• Problem to work on:
Pull every line containing "materials" from the entries.

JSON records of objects

--

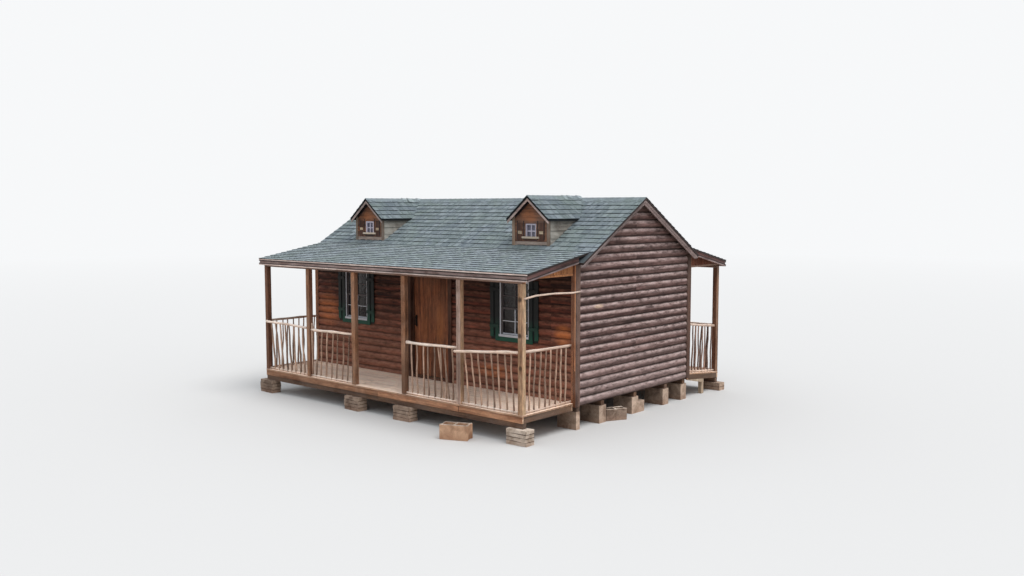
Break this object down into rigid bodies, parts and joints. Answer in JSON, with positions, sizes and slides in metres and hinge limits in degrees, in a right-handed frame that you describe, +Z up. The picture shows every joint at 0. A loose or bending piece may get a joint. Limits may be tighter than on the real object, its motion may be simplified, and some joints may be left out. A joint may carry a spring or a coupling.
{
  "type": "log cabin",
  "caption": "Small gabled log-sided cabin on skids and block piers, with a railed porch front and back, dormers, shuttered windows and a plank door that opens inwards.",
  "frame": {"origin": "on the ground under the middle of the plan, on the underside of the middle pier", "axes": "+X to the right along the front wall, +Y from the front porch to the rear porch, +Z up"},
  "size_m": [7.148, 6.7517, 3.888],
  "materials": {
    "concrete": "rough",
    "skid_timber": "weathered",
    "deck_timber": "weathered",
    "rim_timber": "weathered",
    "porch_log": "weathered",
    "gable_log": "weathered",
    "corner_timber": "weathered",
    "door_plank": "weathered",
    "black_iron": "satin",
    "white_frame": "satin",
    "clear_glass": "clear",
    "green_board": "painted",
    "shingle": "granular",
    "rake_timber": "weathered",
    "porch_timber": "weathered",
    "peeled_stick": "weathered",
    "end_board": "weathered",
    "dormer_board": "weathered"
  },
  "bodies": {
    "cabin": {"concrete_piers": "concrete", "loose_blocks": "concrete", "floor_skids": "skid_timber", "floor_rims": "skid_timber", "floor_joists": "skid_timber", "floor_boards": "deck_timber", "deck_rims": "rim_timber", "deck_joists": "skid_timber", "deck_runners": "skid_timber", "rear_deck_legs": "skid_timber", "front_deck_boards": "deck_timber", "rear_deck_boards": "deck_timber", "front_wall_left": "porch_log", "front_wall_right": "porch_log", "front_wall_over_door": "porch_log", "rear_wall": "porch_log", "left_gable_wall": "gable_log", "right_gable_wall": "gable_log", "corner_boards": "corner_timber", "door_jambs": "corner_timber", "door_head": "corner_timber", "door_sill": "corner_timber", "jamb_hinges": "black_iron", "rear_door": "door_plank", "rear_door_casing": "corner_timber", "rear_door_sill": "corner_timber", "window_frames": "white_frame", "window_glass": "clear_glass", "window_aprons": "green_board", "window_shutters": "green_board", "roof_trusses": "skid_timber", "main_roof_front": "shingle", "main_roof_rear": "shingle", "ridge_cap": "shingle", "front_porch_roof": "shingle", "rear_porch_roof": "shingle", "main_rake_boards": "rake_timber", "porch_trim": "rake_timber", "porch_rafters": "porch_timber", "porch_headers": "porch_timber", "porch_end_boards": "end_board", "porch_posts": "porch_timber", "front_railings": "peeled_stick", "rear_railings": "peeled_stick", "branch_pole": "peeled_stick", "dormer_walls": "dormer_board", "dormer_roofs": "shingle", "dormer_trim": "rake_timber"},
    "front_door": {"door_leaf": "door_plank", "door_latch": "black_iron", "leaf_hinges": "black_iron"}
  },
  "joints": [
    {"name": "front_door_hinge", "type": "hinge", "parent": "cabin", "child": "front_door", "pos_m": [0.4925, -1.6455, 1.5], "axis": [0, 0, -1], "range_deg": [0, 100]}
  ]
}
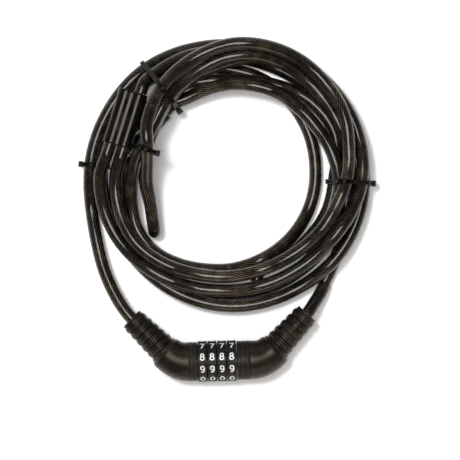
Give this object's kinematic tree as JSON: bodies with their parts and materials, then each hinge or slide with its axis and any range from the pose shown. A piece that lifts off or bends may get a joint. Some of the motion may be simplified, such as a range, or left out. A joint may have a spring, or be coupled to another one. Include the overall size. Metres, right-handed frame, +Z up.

--

• Complete answer:
  "materials": {
Give this object's kinematic tree as JSON: bodies with their parts and materials, then each hinge or slide with its axis and any range from the pose shown. A piece that lifts off or bends may get a joint. Some of the motion may be simplified, such as a range, or left out. A joint may have a spring, or be coupled to another one. Include the overall size. Metres, right-handed frame, +Z up.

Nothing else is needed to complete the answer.